@Brian,
No, although I wish I had been there, it would have been interesting.
I first discovered SDR (as something worth playing with, I already knew of the concept) when I came across the idea of modifying a TV dongle for a PC and using it as a general SDR. For £15 I suddenly had a remarkable little receiver on my PC that would work from 60MHz to 1.5GHz! That got me interested in making a better one and I just researched it from there. There is some fascinating kit available now; some of it so fascinating that they won't even tell you what it does without a letter from your mum (or MI5).
@Artlav,
I've not come across anything much simpler that uses direct sampling, other than VLF techniques of feeding the aerial straight into the sound card on a PC. The basic techniques are very similar though, and easier from a hardware point of view. The software/DSP side is the same.
I suppose that, given the effort of making such a limited receiver, one might as well add a little extra effort and make a much more flexible one.

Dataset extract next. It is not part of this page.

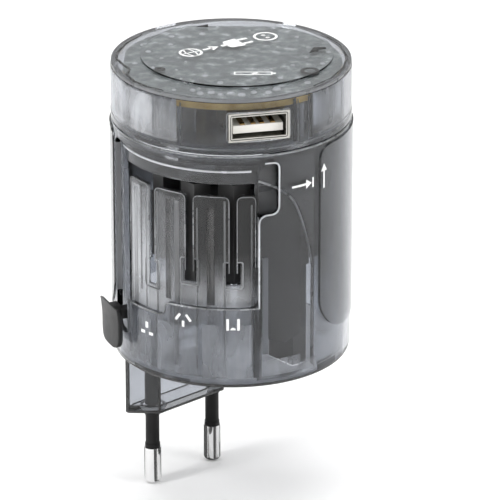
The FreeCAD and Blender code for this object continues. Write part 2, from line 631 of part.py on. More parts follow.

As the the ADC, you are right, there are a lot to choose from, and a good many of them would be perfectly acceptable at the sort of speeds you are talking about. By the way, you need something after the ADC (I know you know that) and at those speeds, it could be a PC. high-speed USB 2.0, firewire, or ethernet would get your samples in at full speed. That's the sort of thing I have ended up thinking about rather than implementing everything in an FPGA. It might even be possible to use some of the existing open-source software then.